--- START DATA BLOCK ---

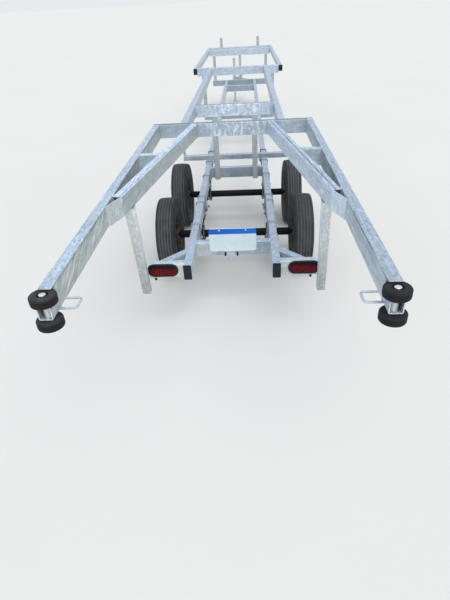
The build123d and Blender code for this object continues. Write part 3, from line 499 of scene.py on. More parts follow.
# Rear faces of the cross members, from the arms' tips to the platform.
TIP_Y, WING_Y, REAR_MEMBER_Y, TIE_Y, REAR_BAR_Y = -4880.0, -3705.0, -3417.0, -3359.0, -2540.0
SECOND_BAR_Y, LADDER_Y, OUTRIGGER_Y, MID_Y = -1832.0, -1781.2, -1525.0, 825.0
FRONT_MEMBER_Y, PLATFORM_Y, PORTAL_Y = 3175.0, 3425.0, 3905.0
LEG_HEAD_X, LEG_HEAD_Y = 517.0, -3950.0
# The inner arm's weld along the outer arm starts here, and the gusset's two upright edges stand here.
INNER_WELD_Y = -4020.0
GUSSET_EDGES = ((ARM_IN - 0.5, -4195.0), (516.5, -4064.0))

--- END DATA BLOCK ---

## EXERCISE:
Reproduce the data in full, exactly as presented.

## WORKED ANSWER:
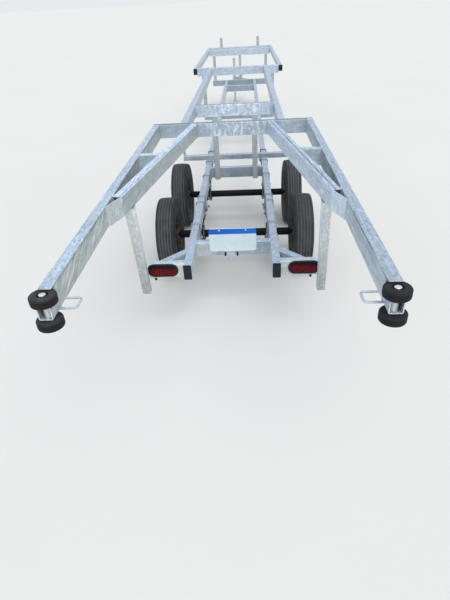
The build123d and Blender code for this object continues. Write part 3, from line 499 of scene.py on. More parts follow.
# Rear faces of the cross members, from the arms' tips to the platform.
TIP_Y, WING_Y, REAR_MEMBER_Y, TIE_Y, REAR_BAR_Y = -4880.0, -3705.0, -3417.0, -3359.0, -2540.0
SECOND_BAR_Y, LADDER_Y, OUTRIGGER_Y, MID_Y = -1832.0, -1781.2, -1525.0, 825.0
FRONT_MEMBER_Y, PLATFORM_Y, PORTAL_Y = 3175.0, 3425.0, 3905.0
LEG_HEAD_X, LEG_HEAD_Y = 517.0, -3950.0
# The inner arm's weld along the outer arm starts here, and the gusset's two upright edges stand here.
INNER_WELD_Y = -4020.0
GUSSET_EDGES = ((ARM_IN - 0.5, -4195.0), (516.5, -4064.0))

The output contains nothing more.